Carriers in the US like to have phones locked to their network. Even if the same model phone is available on all networks, you can bet that they are locked to the carrier, and won't be unlocked by said carrier until you complete the contract, and then only if you beg them. Also, Verizon and Sprint like to put custom software on the phones they sell, and won't allow each other's phones to operate on their network.

I do wish that we could just settle on one good technology, and have a wide deployment, but everyone wants do do different things.

-jt2

They are doing just that by moving to LTE. But there are many circumstances that lead to where we are. One of which is the fact that in the beginning CDMA was actually much better than TDMA. I know, I sold TDMA phones when they were first released in the early 90's and they sounded like you were talking under water half the time. Each carrier chose the pony they wanted to ride that supported the frequency the FCC had alloted them. That's very simplified of course.

Either way, people that say CDMA is dead are speaking from a position of misinformation (is that PC enough for ya?) CDMA is a good technology that will eventually be retired and replaced by LTE, but not for many years.

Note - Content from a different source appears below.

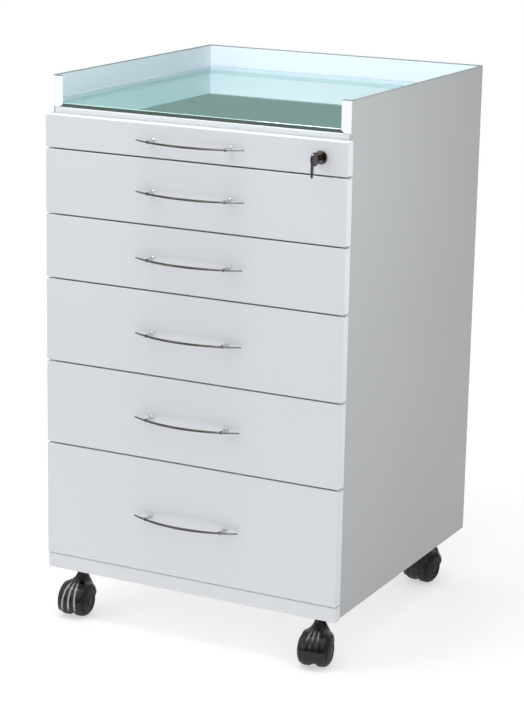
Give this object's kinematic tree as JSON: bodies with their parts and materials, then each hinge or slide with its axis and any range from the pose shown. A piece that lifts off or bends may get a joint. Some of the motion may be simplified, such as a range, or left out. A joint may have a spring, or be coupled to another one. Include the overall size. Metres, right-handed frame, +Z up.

Edit: I'm happy to see carriers in the US move to a standard that MIGHT allow us to move phones back and forth between carriers. But I'm guessing our consumer non-friendly carriers will still find a way to stick it to us. It just irks me to see people make blanket statements that are untrue and they obviously don't understand the technology standards, where they came from, and how we got where we are.

EDIT: AND, the reason Apple makes a GSM phone instead of a CDMA phone is NOT because GSM is so ubiquitous, it's because Verizon turned them down first.